Two Columbia Artists Named Honoraria Recipients at the 2022 Princess Grace Awards

By
Angeline Dimambro
September 01, 2022

Alumnus Shayok Misha Chowdhury '16 and fifth-year Directing student Hazel McKibbin have been named honoraria recipients of the esteemed 2022 Princess Grace Awards.

Presented by The Princess Grace Foundation-USA, the annual award supports extraordinary emerging artists in theater, dance, and film through career-advancing grants. Chowdhury and McKibbin are among the six talented honoraria recipients named in 2022, joining a community of over 800 award winners and honoraria.

Brisa Carleton, CEO of the Princess Grace Foundation-USA, shared the following statement via press release: “I am thrilled to celebrate the 2022 Princess Grace Award winners and honoraria. They are a distinguished group of individuals that represent the next generation of artistry. The Princess Grace Foundation’s mission of identifying extraordinary talent could not be possible without our Arts Advisory Board and selection panelists, and we thank them for their commitment and time. We look forward to celebrating these talented artists with this esteemed group in the presence of H.S.H. Prince Albert II of Monaco, at our Princess Grace Awards Celebration on November 3.”

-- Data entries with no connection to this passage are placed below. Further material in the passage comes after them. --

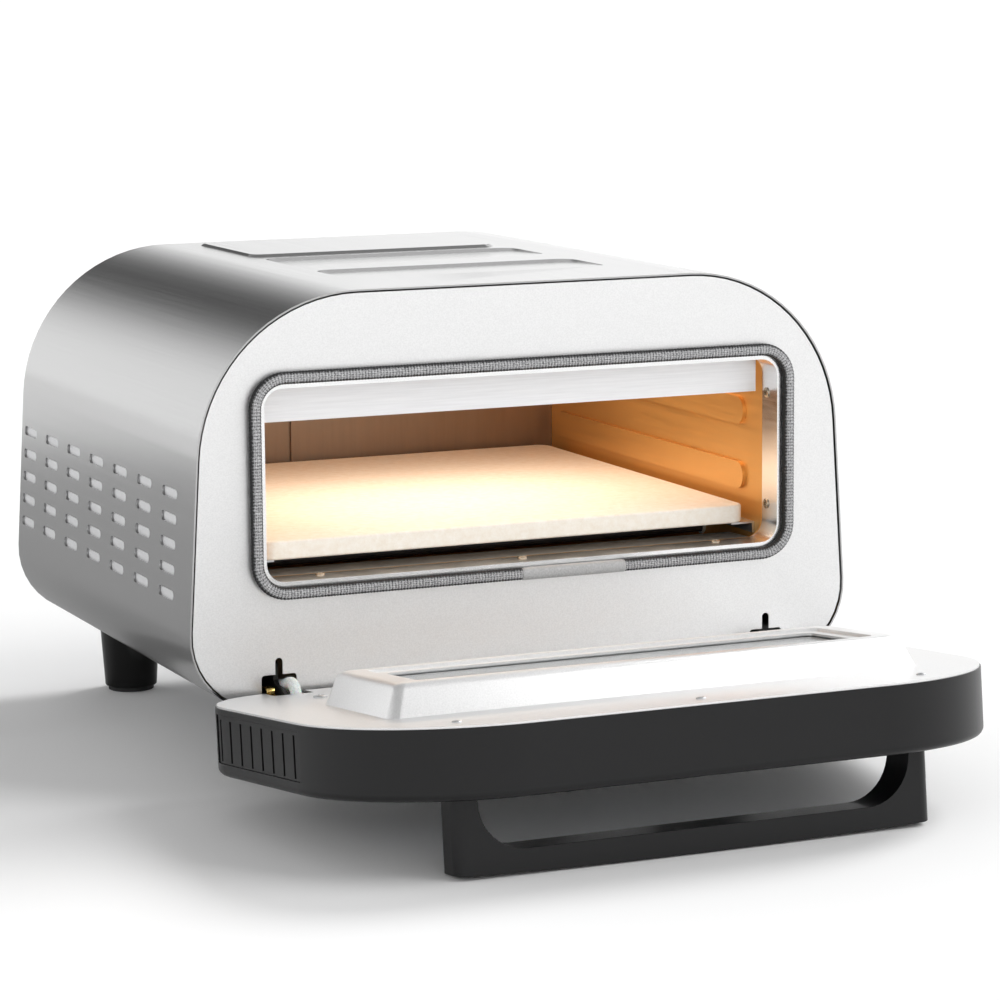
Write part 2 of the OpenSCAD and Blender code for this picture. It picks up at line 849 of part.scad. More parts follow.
module fascia_plate() {
    color([0.62, 0.62, 0.62]) door_place() difference() {
        along_y(face_y - 0.9, face_y - 0.05) window2d(140, z0 + 17, z0 + 60, 8);
        for (x = [-knob_x, knob_x]) {
            translate([x, 0, z0 + ctrl_t]) rod_y(face_y - 3, face_y + 2, 4);
        }
        translate([0, 0, z0 + ctrl_t]) rod_y(face_y - 3, face_y + 2, 7.3);
        for (x = [-28, 28]) {
            translate([x, 0, z0 + ctrl_t]) rod_y(face_y - 3, face_y + 2, 2.6);
        }
    }
}

module knob(x) {
    color([0.13, 0.13, 0.14]) door_place() translate([x, face_y - 1.3, z0 + ctrl_t]) {
        rod_y(-3, 0, knob_d / 2);
        rod_y(-knob_h, -2.99, knob_d / 2 - 3.5);
        span([-3, -knob_h - 3, -knob_d / 2 + 4], [3, -knob_h + 0.1, knob_d / 2 - 4]);
        rod_y(-0.01, 15, 2.95);
    }
}

module potentiometer(x) {
    color([0.55, 0.55, 0.56]) door_place() translate([x, 0, z0 + ctrl_t]) difference() {
        union() {
            rod_y(face_y + cover_wall + 0.1, face_y + cover_wall + 5, 5);
            rod_y(face_y + cover_wall + 4.9, face_y + cover_wall + 12.5, 9);
        }
        rod_y(face_y - 4, face_y + cover_wall + 14, 3.05);
    }
}

module start_button() {
    color([0.75, 0.75, 0.75]) door_place() translate([0, 0, z0 + ctrl_t]) {
        rod_y(face_y - 4.6, face_y + 3, 6.9);
        rod_y(face_y + 2.99, face_y + 4, 8.2);
        rod_y(face_y + 3.9, face_y + 8, 2);
    }
}

module button_switch() {
    color([0.15, 0.15, 0.16]) door_place() translate([0, 0, z0 + ctrl_t]) difference() {
        span([-7, face_y + 6.6, -7], [7, face_y + 14, 7]);
        rod_y(face_y, face_y + 10.5, 2.3);
    }
}

module control_board() {
    color([0.10, 0.35, 0.20]) door_place() {
        span([-120, face_y + 14.9, z0 + 16], [120, face_y + 16.5, z0 + 60]);
    }
}

module indicator_lenses() {
    color([0.85, 0.45, 0.15]) door_place() for (x = [-28, 28]) {
        translate([x, 0, z0 + ctrl_t]) {
            rod_y(face_y - 1.8, face_y + 4, 2.5);
        }
    }
}

module hinge_pins() {
    hinge_pin(-1);
    hinge_pin(1);
}

module hinge_carriers() {
    hinge_carrier(-1);
    hinge_carrier(1);
}

module door_controls() {
    potentiometer(-knob_x);
    potentiometer(knob_x);
    button_switch();
    control_board();
}

module glass_mounts() {
    glass_seal();
    glass_clips();
    glass_holders();
}

module all_door_screws() {
    door_screws();
    handle_screws();
}

// ---- nodes -----------------------------------------------------------------

outer_shell();
base_plate();
front_panel();
rear_panel();
rear_screws();
rear_spacer(-1);  // rear_spacer_left
rear_spacer(1);  // rear_spacer_right
vent_baffle(-1);  // vent_baffle_left
vent_baffle(1);  // vent_baffle_right
foot(-1, foot_y1);  // foot_front_left
foot(1, foot_y1);  // foot_front_right
foot(-1, foot_y2);  // foot_rear_left
foot(1, foot_y2);  // foot_rear_right
foot_pad(-1, foot_y1);  // foot_pad_front_left
foot_pad(1, foot_y1);  // foot_pad_front_right
foot_pad(-1, foot_y2);  // foot_pad_rear_left
foot_pad(1, foot_y2);  // foot_pad_rear_right
foot_screws();
throat_frame();
throat_screws();
door_seal();
seal_sleeve();
cavity_liner();
cavity_back_panel();
throat_sill();
heat_baffle();
heater(0);  // heater_upper_front
heater(1);  // heater_upper_rear
heater(2);  // heater_lower_front
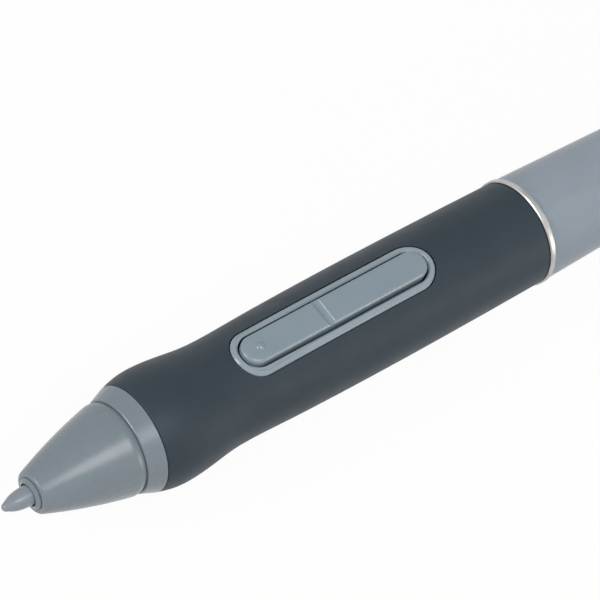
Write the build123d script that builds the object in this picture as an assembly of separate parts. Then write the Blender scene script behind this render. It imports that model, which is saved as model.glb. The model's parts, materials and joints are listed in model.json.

As honoraria recipients, Chowdhury and McKibbin will receive a $1,000 unrestricted cash grant in support of their blossoming careers as artists. The foundation also provides exclusive opportunities in additional grant funding, career development, and networking to its community of alumni.

"As an artist, I am interested in female characters who cannot or do not drive the story overtly, but have an extraordinary, dignified power over their ordinary destinies,” McKibbin said. “Ultimately, I feel these quieter, subtextual dramas reveal more about the complex ways in which humans relate to one another. Receiving the Princess Grace honoraria in Film is a resounding affirmation of the work I am doing, and I am so thrilled to be part of such an incredible group of artists."

Chowdhury also noted the affirmation for his work, saying, "I feel so humbled to be honored by the Princess Grace Awards and to follow in the footsteps of former awardees like Reza Abdoh, Tony Kushner, Tina Landau, Sam Gold, Lila Neugebauer, Branden Jacobs-Jenkins and so many other visionaries who inspire me as a director and a playwright. Making theater takes a lot of tenacity, and sometimes a little recognition goes a long way toward refilling the fuel tank. Right now, I'm working on writing and directing a new play, Public Obscenities, premiering at Soho Rep this upcoming season."

Nominated by Soho Repertory Theatre for the Princess Grace Awards, Shayok Misha Chowdhury is a many-tentacled writer, director, and performer. Awards and fellowships include Jonathan Larson Grant, Sundance, Fulbright, NYSCA/NYFA. Commissions include Public Obscenities (Soho Rep, NAATCO); Rheology (HERE Arts Center). Collaborations include Brother, Brother (New York Theatre Workshop) with Aleshea Harris; MukhAgni (Under the Radar) with Kameron Neal; Calling All Dawns (Grammy-winning album) with Christopher Tin. Misha is the creator of VICHITRA, a series of cinematic experiments: Englandbashi (Ann Arbor Film Festival), The Other Other (Ars Nova), In Order to Become (Bushwick Starr), An Anthology of Queer Dreams (Audio Unbound Award finalist). He is an alumnus of NYTW 2050, The Public’s Devised Theater Working Group, Ars Nova’s Makers Lab, NYSAF Nexus, and Soho Rep’s Project Number One and Writer/Director Lab. His publications have been featured in The Cincinnati Review, TriQuarterly, Asian American Literary Review, and elsewhere. He received his MFA in Theatre Directing from Columbia University.

Nominated by Columbia University’s School of the Arts, Hazel McKibbin is an award-winning British-American writer and director based between North London and Brooklyn, New York. McKibbin is a BAFTA Newcomer and is currently working on her thesis at Columbia University where she is pursuing an MFA in Screenwriting and Directing. Trained as an editor, she finds herself drawn towards realism, often through a feminist lens, and the idea that compelling stories can be created from ordinary relationships and interactions. Her directorial debut Doublespeak has been featured on Short of the Week, as well as being selected as Vimeo Staff Pick Best of the Month for July 2020. The film had its festival premiere at the Sundance 2021 Film Festival before going on to screen at festivals worldwide. Her second short, She Always Wins, will premiere at the 2022 Toronto International Film Festival. 

The Princess Grace Foundation will celebrate the new class of Princess Grace Award winners and honoraria recipients at its annual Princess Grace Awards Summit and Celebration November 2-3 in New York City.